Uwe Boll. If any director is more strongly derided by film fans, I would be deeply, deeply surprised. Not even film fans, actually. Most of his flicks are based on videogames, if “based on” was defined as “taking the name and throwing out everything else that made the games fun or new or interesting”, so game fans think he’s a hack as well. Not even Paul W.S. Anderson gets it as bad in the neck as Boll. Now, I don’t play videogames, so the finer points of comparison are lost on me. I judge the movies purely on their own merits, regardless of fealty to the source material.
My voice was just about the only one that proclaimed to enjoy House of the Dead, for example. Yes it was garbage, I know that, but it was fun garbage. For me, it hit that sweet spot between overearnestness and outright parody, but there were two things in particular that sold me on that flick: Clint Howard and Jurgen Prochnow, both getting stuck in to a 12 course banquet of scenery with a scoop of crazy as a palate cleanser. Unfortunately, all the other Boll movies I have watched have been lacking in the Howard/Prochnow department. Can Alone in the Dark repair Boll’s reputation?
It really is that awful.
Paranormal Investigator Edward Carnby finds an artifact left by a vanished race of native Americans called the Abkani. He and his archeologist girlfriend Aline get drawn into a mission to stop a psychotic professor using other Abkani artifacts to open a dimensional door that will destroy the world. I think. Bad movie ensues.
Opening with a five minute long Star Wars-aping text crawl, that is handily read aloud for those who have already fallen asleep, Alone in the Dark gives bad a whole new meaning. I don’t even know where to begin. It seems that Uwe spent his entire budget on things like studio space and the electricity bill, with a bit for production design, at the expense of necessities such as a script, special effects, a decent cast, or anything even vaguely approaching coherence.
As someone with an avowed affinity for trash cinema, I have been disappointed before. That goes with the territory. Every once in a while I might stumble across the odd gem in the shitpile, but honestly it’s the hunt itself that’s the fun part. Mostly. If ever a film was going to put me off my quest to see as many of IMDb’s Bottom 100 as I can without killing either myself or everyone else*, this may be the winner. Just thinking about it again in order to write this review is giving me a headache.
Do you know who I feel bad for? Christian Slater. To think that the star of Gleaming the Cube has been reduced to this is just depressing. I think he knows it too. He isn’t even trying to be good here. This performance takes “phoning it in” to new depths. Tara Reid is atrociously miscast as a museum curator, and she and Slater have the distinction of being part of what is possibly the most incongruous sex scene in film history, awkwardly set to Youssou N’Dour and Neneh Cherry’s “7 Seconds”. Is that supposed to by some kind of statement, I wonder? According to the film’s Wikipedia page, Boll later released a director’s cut that removed almost all of Tara Reid’s scenes. By my estimate, it will have a running time of about twelve and a half minutes and may possibly be a surrealism masterpiece.
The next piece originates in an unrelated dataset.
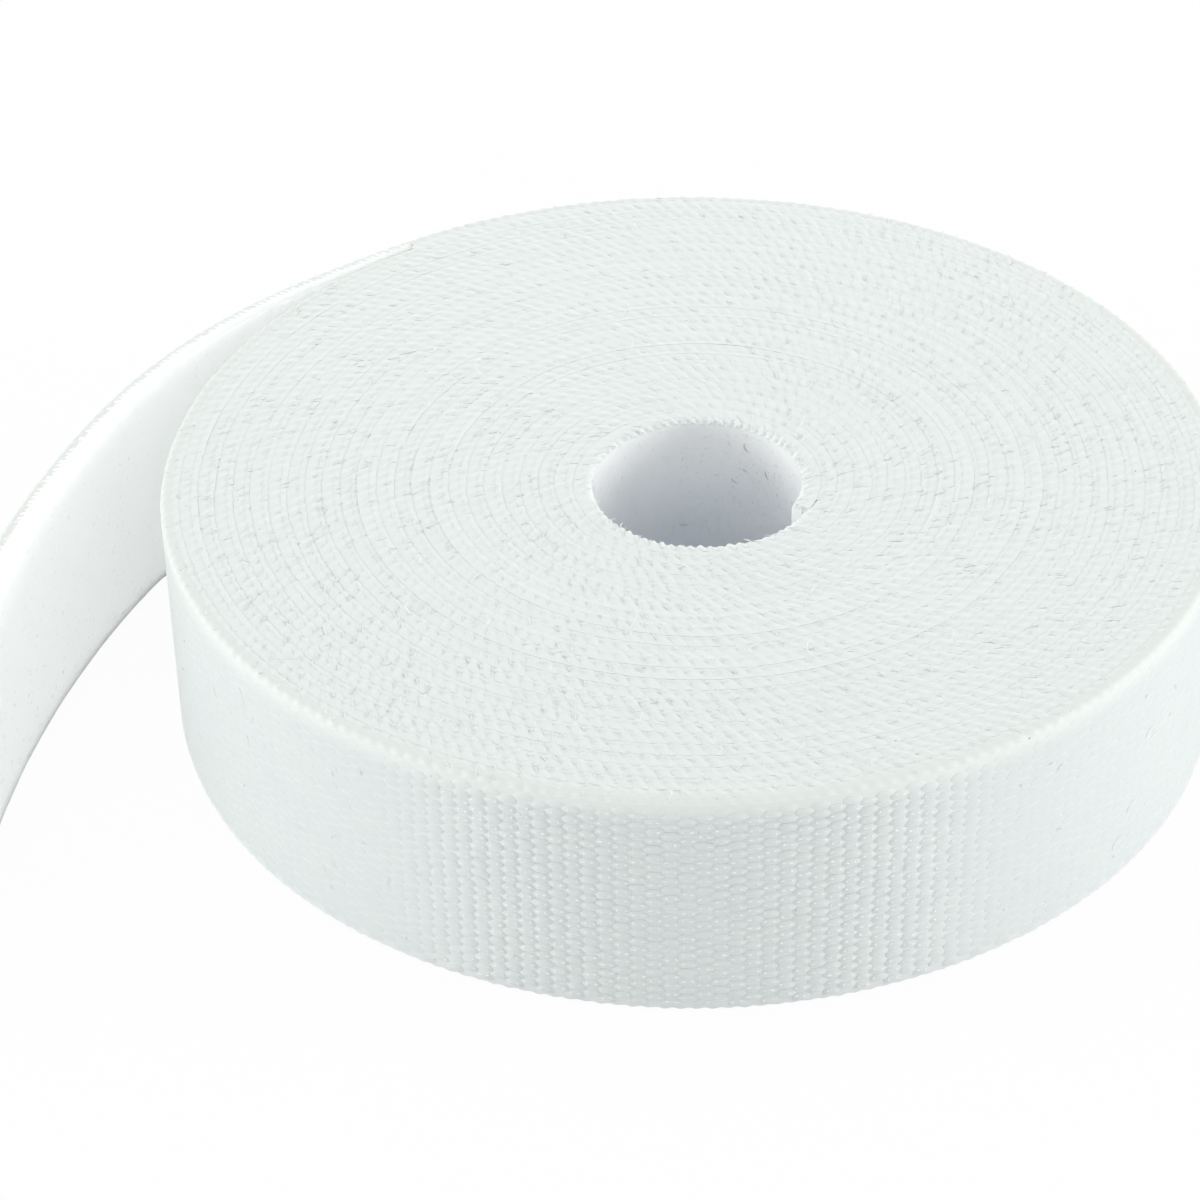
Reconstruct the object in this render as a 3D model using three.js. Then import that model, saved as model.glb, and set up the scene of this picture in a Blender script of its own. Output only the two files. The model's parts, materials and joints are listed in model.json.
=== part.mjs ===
import * as THREE from "three";

// A coreless roll of hook and loop tape, lying flat, with its free end standing off it.
// The tape is two webs back to back: hooks outwards, soft loops towards the bore.
// Lengths are in millimetres and angles in degrees. The roll's axis is +Z, and the free end is on the -X side.

// The tape, from its outer face to its inner face
const tapeWidth = 25;
const hookWebThickness = 0.72;
const filmThickness = 0.1; // the adhesive between the webs
const loopWebThickness = 0.58;
const loopWebMargin = 0.3; // the loop web stops this far short of each edge of the hook web

// The winding, from the bore outwards
const boreRadius = 10.05;
const boreAside = 1.4; // the bore lies off the middle of the roll: this far towards +X
const boreForward = 2.7; // and this far towards -Y, where the wraps are tighter
const wrapSlack = 0.46; // air between one wrap and the next, on the average
const loopCount = 23.42; // so that the strip starts at the right of the bore, a little to the near side
const stepsPerLoop = 22;
const partingAngle = 125; // where the free end leaves the roll

// The free end, which straightens as it leaves the roll, in three runs
const partingGap = 0.3;
const liftLength = 14;
const liftBendRadius = 155;
const turnLength = 32;
const turnBendRadius = 67;
const reachLength = 57;
const reachBendRadius = 131;
const tailStep = 4;

// Finishes
const hookWebColour = "#e7ecea";
const loopWebColour = "#eff1f2";
const hookWebRoughness = 0.75;
const loopWebRoughness = 0.95;

const stripThickness = hookWebThickness + filmThickness + loopWebThickness;
const wrapPitch = stripThickness + wrapSlack;
const rollRadius = boreRadius + stripThickness + loopCount * wrapPitch;

// Where each web lies in the strip, as depths below its outer face, and its two edges
const hookWeb = { top: 0, bottom: hookWebThickness, low: 0, high: tapeWidth };
const loopWeb = {
  top: hookWebThickness + filmThickness,
  bottom: stripThickness,
  low: loopWebMargin,
  high: tapeWidth - loopWebMargin,
};

function along(angle) {
  return new THREE.Vector2(Math.cos(angle), Math.sin(angle));
}

// A station is a point on the strip's outer face and the direction straight out of that face.

// The winding's stations. Each loop's centre moves a little nearer to the middle of the roll than the last one's.
function windingStations() {
  const stations = [];
  const steps = Math.round(loopCount * stepsPerLoop);
  const bore = new THREE.Vector2(boreAside, -boreForward);
  for (let step = 0; step <= steps; step += 1) {
    const loops = (step / steps) * loopCount;
    const angle = THREE.MathUtils.degToRad(partingAngle) + 2 * Math.PI * (loops - loopCount);
    const radius = boreRadius + stripThickness + loops * wrapPitch;
    const centre = bore.clone().multiplyScalar(1 - loops / loopCount);
    stations.push({ point: centre.addScaledVector(along(angle), radius), out: along(angle) });
  }
  return stations;
}

// The free end's stations: arcs that follow on from the winding, starting past the gap where it parts.
function tailStations() {
  const runs = [
    [partingGap, rollRadius],
    [liftLength, liftBendRadius],
    [turnLength, turnBendRadius],
    [reachLength, reachBendRadius],
  ];
  let outward = THREE.MathUtils.degToRad(partingAngle);
  const point = along(outward).multiplyScalar(rollRadius);
  const stations = [];
  for (const [length, bendRadius] of runs) {
    const steps = Math.max(1, Math.round(length / tailStep));
    const turn = length / bendRadius / steps;
    for (let step = 0; step < steps; step += 1) {
      const heading = along(outward + turn / 2 + Math.PI / 2);
      point.addScaledVector(heading, length / steps);
      outward += turn;
      stations.push({ point: point.clone(), out: along(outward) });
    }
  }
  return stations;
}

// The two faces of one web at a station, from its inner face to its outer one.
function facesAt({ point, out }, web) {
  return [
    point.clone().addScaledVector(out, -web.bottom),
    point.clone().addScaledVector(out, -web.top),
  ];
}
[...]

The worst thing about Alone in the Dark is not that it’s bad, but that it’s boring. Bad can still be fun, but sitting through all 96 minutes of this without chemical stimulation should be outlawed by the Geneva Convention.
*This makes eight. I haven’t killed anyone yet.
I often think that about Christian Slater’s career. Strong start in the 80s, a resurgent role with Interview with the Vampire, and then… I dunno what happened to him after that. Drugs?
Drugs, booze, bad career choices, all of the above. These things happen though.
I think I might have seen this…I vaguely remember Slater and Reid being in a movie and all the tabloids making fun of her for being cast as a curator…
Don’t feel the need to refresh your memory!
5 words? One word: miserable.
That does have a certain poetry to it.